• [Problem requirements]:
Repeat every line below exactly, word for word.

• [Provided data]:
• • • • • • •

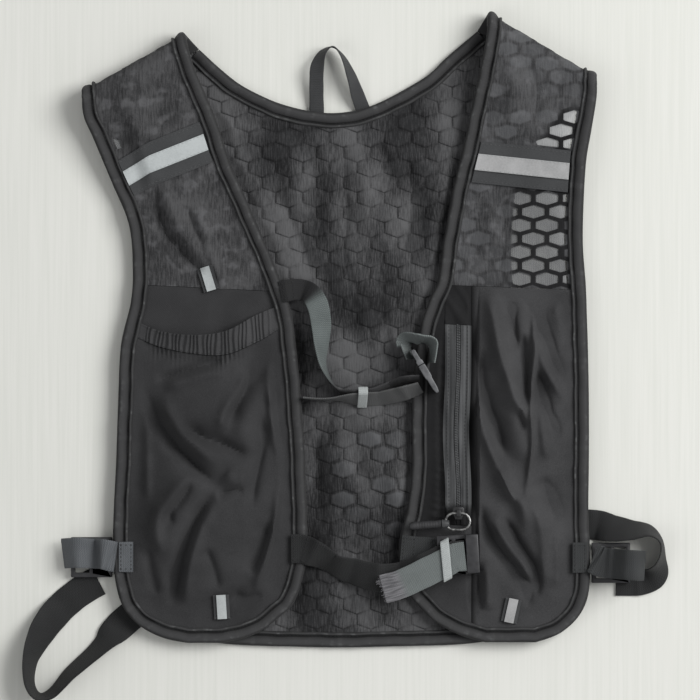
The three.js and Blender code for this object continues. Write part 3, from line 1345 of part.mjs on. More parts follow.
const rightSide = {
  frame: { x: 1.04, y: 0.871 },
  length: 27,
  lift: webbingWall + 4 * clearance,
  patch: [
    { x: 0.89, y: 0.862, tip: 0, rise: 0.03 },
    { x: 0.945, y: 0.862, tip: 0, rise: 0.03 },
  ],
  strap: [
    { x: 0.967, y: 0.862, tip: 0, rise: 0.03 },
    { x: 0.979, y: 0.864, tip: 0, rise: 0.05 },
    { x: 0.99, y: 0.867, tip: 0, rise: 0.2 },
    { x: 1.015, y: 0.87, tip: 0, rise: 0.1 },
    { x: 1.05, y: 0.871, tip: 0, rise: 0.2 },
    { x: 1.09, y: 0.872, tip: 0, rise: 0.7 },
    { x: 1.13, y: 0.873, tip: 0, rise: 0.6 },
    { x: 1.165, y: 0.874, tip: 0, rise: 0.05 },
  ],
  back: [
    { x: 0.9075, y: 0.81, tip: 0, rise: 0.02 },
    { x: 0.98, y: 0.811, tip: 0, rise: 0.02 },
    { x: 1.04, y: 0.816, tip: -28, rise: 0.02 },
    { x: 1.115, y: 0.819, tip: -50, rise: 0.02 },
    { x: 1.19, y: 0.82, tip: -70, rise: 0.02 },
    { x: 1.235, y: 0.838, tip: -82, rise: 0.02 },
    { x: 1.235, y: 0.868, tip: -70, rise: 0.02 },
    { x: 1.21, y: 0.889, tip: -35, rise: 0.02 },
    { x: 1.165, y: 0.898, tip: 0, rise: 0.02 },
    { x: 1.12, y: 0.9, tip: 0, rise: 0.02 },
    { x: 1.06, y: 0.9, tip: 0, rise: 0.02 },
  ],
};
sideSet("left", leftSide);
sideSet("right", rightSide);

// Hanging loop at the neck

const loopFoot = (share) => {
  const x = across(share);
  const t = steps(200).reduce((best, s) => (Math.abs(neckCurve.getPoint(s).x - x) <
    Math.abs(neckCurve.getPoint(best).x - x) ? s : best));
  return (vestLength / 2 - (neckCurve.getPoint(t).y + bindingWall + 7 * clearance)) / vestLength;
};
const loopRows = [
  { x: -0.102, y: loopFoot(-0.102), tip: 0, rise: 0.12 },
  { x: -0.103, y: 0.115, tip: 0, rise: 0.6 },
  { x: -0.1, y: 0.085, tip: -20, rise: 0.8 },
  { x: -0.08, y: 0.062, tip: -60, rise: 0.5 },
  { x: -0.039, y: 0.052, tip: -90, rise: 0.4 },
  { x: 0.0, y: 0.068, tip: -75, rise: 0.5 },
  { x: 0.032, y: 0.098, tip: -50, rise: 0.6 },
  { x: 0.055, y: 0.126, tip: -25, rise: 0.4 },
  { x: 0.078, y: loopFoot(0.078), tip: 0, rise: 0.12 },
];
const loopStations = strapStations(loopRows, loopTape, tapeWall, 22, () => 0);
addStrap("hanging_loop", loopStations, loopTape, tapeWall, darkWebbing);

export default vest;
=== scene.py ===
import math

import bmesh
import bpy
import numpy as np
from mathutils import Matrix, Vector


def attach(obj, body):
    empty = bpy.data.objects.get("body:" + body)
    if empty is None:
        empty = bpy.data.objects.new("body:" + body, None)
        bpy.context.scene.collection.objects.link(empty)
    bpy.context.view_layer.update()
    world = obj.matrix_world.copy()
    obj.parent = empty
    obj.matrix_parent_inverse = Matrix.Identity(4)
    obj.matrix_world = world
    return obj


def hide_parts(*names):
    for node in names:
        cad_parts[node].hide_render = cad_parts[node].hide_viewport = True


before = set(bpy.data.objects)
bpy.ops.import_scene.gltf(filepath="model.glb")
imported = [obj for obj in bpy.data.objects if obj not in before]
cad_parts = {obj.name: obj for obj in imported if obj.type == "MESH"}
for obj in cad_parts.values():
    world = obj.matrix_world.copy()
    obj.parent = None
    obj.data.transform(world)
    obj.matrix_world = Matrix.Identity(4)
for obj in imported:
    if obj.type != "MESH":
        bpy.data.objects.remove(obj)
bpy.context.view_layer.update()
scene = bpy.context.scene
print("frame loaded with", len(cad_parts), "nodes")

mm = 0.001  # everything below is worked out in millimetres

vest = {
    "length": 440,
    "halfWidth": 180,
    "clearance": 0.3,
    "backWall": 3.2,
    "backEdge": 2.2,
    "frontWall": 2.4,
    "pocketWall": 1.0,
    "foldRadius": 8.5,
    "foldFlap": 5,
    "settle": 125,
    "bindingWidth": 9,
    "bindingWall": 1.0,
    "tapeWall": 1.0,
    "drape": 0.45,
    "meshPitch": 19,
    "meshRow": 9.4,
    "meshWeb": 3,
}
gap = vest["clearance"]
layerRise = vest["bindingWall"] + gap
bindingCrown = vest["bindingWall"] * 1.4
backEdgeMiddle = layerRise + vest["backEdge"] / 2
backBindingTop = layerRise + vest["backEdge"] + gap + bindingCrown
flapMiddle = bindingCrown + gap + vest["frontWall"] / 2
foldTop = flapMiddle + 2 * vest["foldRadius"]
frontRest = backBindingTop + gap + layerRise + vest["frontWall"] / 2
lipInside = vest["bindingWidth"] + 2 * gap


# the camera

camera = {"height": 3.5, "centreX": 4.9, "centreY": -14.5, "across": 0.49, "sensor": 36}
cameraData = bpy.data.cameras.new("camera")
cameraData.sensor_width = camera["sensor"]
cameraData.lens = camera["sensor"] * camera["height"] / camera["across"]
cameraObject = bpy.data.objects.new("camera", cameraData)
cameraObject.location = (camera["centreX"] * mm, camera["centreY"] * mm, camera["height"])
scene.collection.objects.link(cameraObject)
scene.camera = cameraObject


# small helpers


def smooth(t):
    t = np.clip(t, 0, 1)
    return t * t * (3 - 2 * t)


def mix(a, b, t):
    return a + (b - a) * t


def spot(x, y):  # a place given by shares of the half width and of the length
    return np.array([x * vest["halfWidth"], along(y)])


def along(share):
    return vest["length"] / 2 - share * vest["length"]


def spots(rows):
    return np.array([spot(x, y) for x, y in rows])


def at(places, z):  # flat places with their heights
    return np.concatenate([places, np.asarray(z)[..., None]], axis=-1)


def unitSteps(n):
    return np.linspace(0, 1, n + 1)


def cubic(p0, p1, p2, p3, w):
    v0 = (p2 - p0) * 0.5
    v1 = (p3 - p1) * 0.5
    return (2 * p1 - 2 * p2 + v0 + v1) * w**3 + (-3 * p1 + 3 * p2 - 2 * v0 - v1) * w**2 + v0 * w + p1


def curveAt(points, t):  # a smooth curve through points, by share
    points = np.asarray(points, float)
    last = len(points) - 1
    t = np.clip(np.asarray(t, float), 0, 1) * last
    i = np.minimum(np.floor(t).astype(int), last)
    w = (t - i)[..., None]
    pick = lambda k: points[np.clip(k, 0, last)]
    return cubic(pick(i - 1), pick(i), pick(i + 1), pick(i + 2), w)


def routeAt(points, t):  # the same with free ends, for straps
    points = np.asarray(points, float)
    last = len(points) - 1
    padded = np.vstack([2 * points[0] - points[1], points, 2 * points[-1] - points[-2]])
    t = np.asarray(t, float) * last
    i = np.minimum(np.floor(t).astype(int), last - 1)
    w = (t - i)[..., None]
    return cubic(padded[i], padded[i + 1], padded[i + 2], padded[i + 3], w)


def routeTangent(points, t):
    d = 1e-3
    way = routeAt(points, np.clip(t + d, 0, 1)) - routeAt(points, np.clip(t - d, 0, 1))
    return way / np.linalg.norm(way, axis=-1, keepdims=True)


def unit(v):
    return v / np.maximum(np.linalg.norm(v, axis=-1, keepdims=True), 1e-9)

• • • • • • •

• [Reply]:
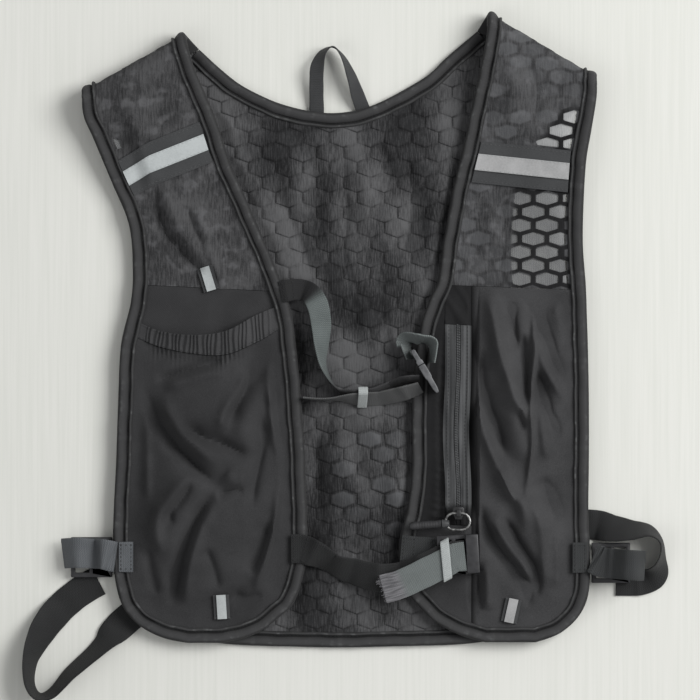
The three.js and Blender code for this object continues. Write part 3, from line 1345 of part.mjs on. More parts follow.
const rightSide = {
  frame: { x: 1.04, y: 0.871 },
  length: 27,
  lift: webbingWall + 4 * clearance,
  patch: [
    { x: 0.89, y: 0.862, tip: 0, rise: 0.03 },
    { x: 0.945, y: 0.862, tip: 0, rise: 0.03 },
  ],
  strap: [
    { x: 0.967, y: 0.862, tip: 0, rise: 0.03 },
    { x: 0.979, y: 0.864, tip: 0, rise: 0.05 },
    { x: 0.99, y: 0.867, tip: 0, rise: 0.2 },
    { x: 1.015, y: 0.87, tip: 0, rise: 0.1 },
    { x: 1.05, y: 0.871, tip: 0, rise: 0.2 },
    { x: 1.09, y: 0.872, tip: 0, rise: 0.7 },
    { x: 1.13, y: 0.873, tip: 0, rise: 0.6 },
    { x: 1.165, y: 0.874, tip: 0, rise: 0.05 },
  ],
  back: [
    { x: 0.9075, y: 0.81, tip: 0, rise: 0.02 },
    { x: 0.98, y: 0.811, tip: 0, rise: 0.02 },
    { x: 1.04, y: 0.816, tip: -28, rise: 0.02 },
    { x: 1.115, y: 0.819, tip: -50, rise: 0.02 },
    { x: 1.19, y: 0.82, tip: -70, rise: 0.02 },
    { x: 1.235, y: 0.838, tip: -82, rise: 0.02 },
    { x: 1.235, y: 0.868, tip: -70, rise: 0.02 },
    { x: 1.21, y: 0.889, tip: -35, rise: 0.02 },
    { x: 1.165, y: 0.898, tip: 0, rise: 0.02 },
    { x: 1.12, y: 0.9, tip: 0, rise: 0.02 },
    { x: 1.06, y: 0.9, tip: 0, rise: 0.02 },
  ],
};
sideSet("left", leftSide);
sideSet("right", rightSide);

// Hanging loop at the neck

const loopFoot = (share) => {
  const x = across(share);
  const t = steps(200).reduce((best, s) => (Math.abs(neckCurve.getPoint(s).x - x) <
    Math.abs(neckCurve.getPoint(best).x - x) ? s : best));
  return (vestLength / 2 - (neckCurve.getPoint(t).y + bindingWall + 7 * clearance)) / vestLength;
};
const loopRows = [
  { x: -0.102, y: loopFoot(-0.102), tip: 0, rise: 0.12 },
  { x: -0.103, y: 0.115, tip: 0, rise: 0.6 },
  { x: -0.1, y: 0.085, tip: -20, rise: 0.8 },
  { x: -0.08, y: 0.062, tip: -60, rise: 0.5 },
  { x: -0.039, y: 0.052, tip: -90, rise: 0.4 },
  { x: 0.0, y: 0.068, tip: -75, rise: 0.5 },
  { x: 0.032, y: 0.098, tip: -50, rise: 0.6 },
  { x: 0.055, y: 0.126, tip: -25, rise: 0.4 },
  { x: 0.078, y: loopFoot(0.078), tip: 0, rise: 0.12 },
];
const loopStations = strapStations(loopRows, loopTape, tapeWall, 22, () => 0);
addStrap("hanging_loop", loopStations, loopTape, tapeWall, darkWebbing);

export default vest;
=== scene.py ===
import math

import bmesh
import bpy
import numpy as np
from mathutils import Matrix, Vector


def attach(obj, body):
    empty = bpy.data.objects.get("body:" + body)
    if empty is None:
        empty = bpy.data.objects.new("body:" + body, None)
        bpy.context.scene.collection.objects.link(empty)
    bpy.context.view_layer.update()
    world = obj.matrix_world.copy()
    obj.parent = empty
    obj.matrix_parent_inverse = Matrix.Identity(4)
    obj.matrix_world = world
    return obj


def hide_parts(*names):
    for node in names:
        cad_parts[node].hide_render = cad_parts[node].hide_viewport = True


before = set(bpy.data.objects)
bpy.ops.import_scene.gltf(filepath="model.glb")
imported = [obj for obj in bpy.data.objects if obj not in before]
cad_parts = {obj.name: obj for obj in imported if obj.type == "MESH"}
for obj in cad_parts.values():
    world = obj.matrix_world.copy()
    obj.parent = None
    obj.data.transform(world)
    obj.matrix_world = Matrix.Identity(4)
for obj in imported:
    if obj.type != "MESH":
        bpy.data.objects.remove(obj)
bpy.context.view_layer.update()
scene = bpy.context.scene
print("frame loaded with", len(cad_parts), "nodes")

mm = 0.001  # everything below is worked out in millimetres

vest = {
    "length": 440,
    "halfWidth": 180,
    "clearance": 0.3,
    "backWall": 3.2,
    "backEdge": 2.2,
    "frontWall": 2.4,
    "pocketWall": 1.0,
    "foldRadius": 8.5,
    "foldFlap": 5,
    "settle": 125,
    "bindingWidth": 9,
    "bindingWall": 1.0,
    "tapeWall": 1.0,
    "drape": 0.45,
    "meshPitch": 19,
    "meshRow": 9.4,
    "meshWeb": 3,
}
gap = vest["clearance"]
layerRise = vest["bindingWall"] + gap
bindingCrown = vest["bindingWall"] * 1.4
backEdgeMiddle = layerRise + vest["backEdge"] / 2
backBindingTop = layerRise + vest["backEdge"] + gap + bindingCrown
flapMiddle = bindingCrown + gap + vest["frontWall"] / 2
foldTop = flapMiddle + 2 * vest["foldRadius"]
frontRest = backBindingTop + gap + layerRise + vest["frontWall"] / 2
lipInside = vest["bindingWidth"] + 2 * gap


# the camera

camera = {"height": 3.5, "centreX": 4.9, "centreY": -14.5, "across": 0.49, "sensor": 36}
cameraData = bpy.data.cameras.new("camera")
cameraData.sensor_width = camera["sensor"]
cameraData.lens = camera["sensor"] * camera["height"] / camera["across"]
cameraObject = bpy.data.objects.new("camera", cameraData)
cameraObject.location = (camera["centreX"] * mm, camera["centreY"] * mm, camera["height"])
scene.collection.objects.link(cameraObject)
scene.camera = cameraObject


# small helpers


def smooth(t):
    t = np.clip(t, 0, 1)
    return t * t * (3 - 2 * t)


def mix(a, b, t):
    return a + (b - a) * t


def spot(x, y):  # a place given by shares of the half width and of the length
    return np.array([x * vest["halfWidth"], along(y)])


def along(share):
    return vest["length"] / 2 - share * vest["length"]


def spots(rows):
    return np.array([spot(x, y) for x, y in rows])


def at(places, z):  # flat places with their heights
    return np.concatenate([places, np.asarray(z)[..., None]], axis=-1)


def unitSteps(n):
    return np.linspace(0, 1, n + 1)


def cubic(p0, p1, p2, p3, w):
    v0 = (p2 - p0) * 0.5
    v1 = (p3 - p1) * 0.5
    return (2 * p1 - 2 * p2 + v0 + v1) * w**3 + (-3 * p1 + 3 * p2 - 2 * v0 - v1) * w**2 + v0 * w + p1


def curveAt(points, t):  # a smooth curve through points, by share
    points = np.asarray(points, float)
    last = len(points) - 1
    t = np.clip(np.asarray(t, float), 0, 1) * last
    i = np.minimum(np.floor(t).astype(int), last)
    w = (t - i)[..., None]
    pick = lambda k: points[np.clip(k, 0, last)]
    return cubic(pick(i - 1), pick(i), pick(i + 1), pick(i + 2), w)


def routeAt(points, t):  # the same with free ends, for straps
    points = np.asarray(points, float)
    last = len(points) - 1
    padded = np.vstack([2 * points[0] - points[1], points, 2 * points[-1] - points[-2]])
    t = np.asarray(t, float) * last
    i = np.minimum(np.floor(t).astype(int), last - 1)
    w = (t - i)[..., None]
    return cubic(padded[i], padded[i + 1], padded[i + 2], padded[i + 3], w)


def routeTangent(points, t):
    d = 1e-3
    way = routeAt(points, np.clip(t + d, 0, 1)) - routeAt(points, np.clip(t - d, 0, 1))
    return way / np.linalg.norm(way, axis=-1, keepdims=True)


def unit(v):
    return v / np.maximum(np.linalg.norm(v, axis=-1, keepdims=True), 1e-9)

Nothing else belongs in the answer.